The Athenians were now so disheartened by their losses, that they, in turn, began to propose peace; and the Spartans, anxious for the return of their noble youths who were prisoners in Athens, were equally desirous of a treaty. To this end a year’s truce was agreed upon, in 423, to afford time for permanent negotiations. Unhappily, two days after the beginning of the truce, Scio´ne revolted from the Athenians, who demanded its restitution. The Spartans refused, and the whole year was suffered to pass away without any further efforts toward peace. At its expiration, Cleon advanced into Thrace with a fleet and army. He took the towns of Toro´ne and Galepsus, and was proceeding against Amphipolis, when a battle ensued which ended at once his life and his assumption of power. Brasidas, too, was mortally wounded, but he lived long enough to know that he was victorious.

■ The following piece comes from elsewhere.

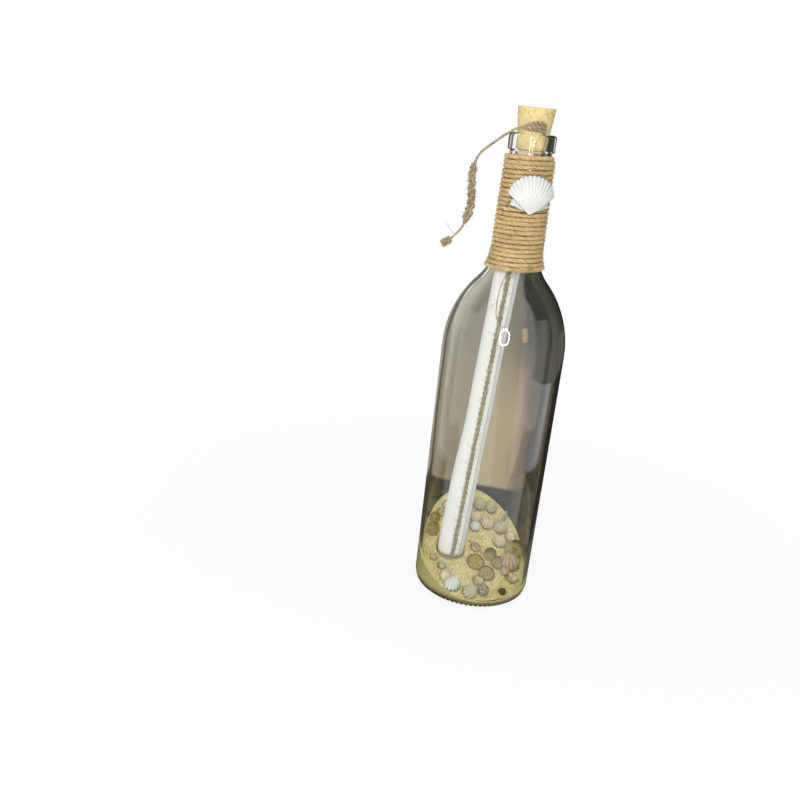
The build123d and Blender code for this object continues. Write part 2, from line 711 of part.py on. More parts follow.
with BuildPart() as shell_glue:
    with BuildSketch(Plane(origin=(0, 0, scallop_centre_height), x_dir=shell_seat.x_dir, z_dir=shell_out)):
        Circle(glue_radius)
    extrude(amount=body_radius)
    with Locations(Plane(origin=ball_centre, z_dir=shell_out)):
        Sphere(ball_radius - scallop_wall - seat_clearance, mode=Mode.INTERSECT)
    with BuildSketch(Plane.XZ):
        with BuildLine():
            low, high = scallop_centre_height - half_height, scallop_centre_height + half_height
            stand_off = wrap_twine / 2 + seat_clearance
            Polyline(
                (0, low), (wrap_reach(low) + stand_off, low), (wrap_reach(high) + stand_off, high), (0, high),
                close=True,
            )
        make_face()
    revolve(axis=Axis.Z, mode=Mode.SUBTRACT)
write_piece(shell_glue, "shell_glue")
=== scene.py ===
# %% [markdown]
# # A message in a bottle
# A corked wine bottle with a twine-wound neck, a rolled letter that hangs on the cork's twine, and a
# bed of sand with shells and glass marbles. The measured parts come from the frame, and every piece
# here is made round them in metres, so nothing is fitted by eye afterwards.

# %% Load the frame
import bpy
import random
from math import atan2, cos, degrees, hypot, pi, radians, sin, sqrt, tan, tau
from mathutils import Matrix, Vector, noise


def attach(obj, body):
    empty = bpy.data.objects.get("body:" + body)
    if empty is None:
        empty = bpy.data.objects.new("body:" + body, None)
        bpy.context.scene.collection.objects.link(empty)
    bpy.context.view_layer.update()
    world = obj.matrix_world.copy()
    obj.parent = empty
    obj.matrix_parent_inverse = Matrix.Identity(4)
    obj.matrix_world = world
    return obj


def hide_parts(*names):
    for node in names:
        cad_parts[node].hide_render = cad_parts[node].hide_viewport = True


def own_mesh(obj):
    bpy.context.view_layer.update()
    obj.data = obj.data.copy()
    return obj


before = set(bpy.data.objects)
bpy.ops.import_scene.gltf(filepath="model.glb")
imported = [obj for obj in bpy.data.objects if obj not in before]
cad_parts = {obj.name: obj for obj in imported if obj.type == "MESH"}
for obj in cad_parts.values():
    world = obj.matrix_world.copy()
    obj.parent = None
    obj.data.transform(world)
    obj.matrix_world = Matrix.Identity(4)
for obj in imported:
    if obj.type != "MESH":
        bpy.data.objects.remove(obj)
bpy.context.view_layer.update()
mm = 0.001

# %% [markdown]
# ## The camera
# The view looks a little down on the bottle and is rolled, so the bottle leans in the picture. A
# pinhole camera has only a place, three turns and a lens, and these are all set here.

# %% Camera
camera_place = Vector((0, -0.51276, 0.30358))
camera_turn, camera_tip, camera_roll = -0.1167, 0.3416, 0.1032
camera_lens = 38.486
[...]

178. Peace of Nicias. The two great obstacles to peace were now removed, and, in the spring of 421, a treaty for fifty years, commonly called the “Peace of Nicias,” was concluded between Athens and Sparta. Some allies of the latter complained that Sparta had sacrificed their interests to her own, and formed a new league, with Argos for their head. Athens made a new alliance for a hundred years with Argos, Elis, and Mantine´a, B. C. 420.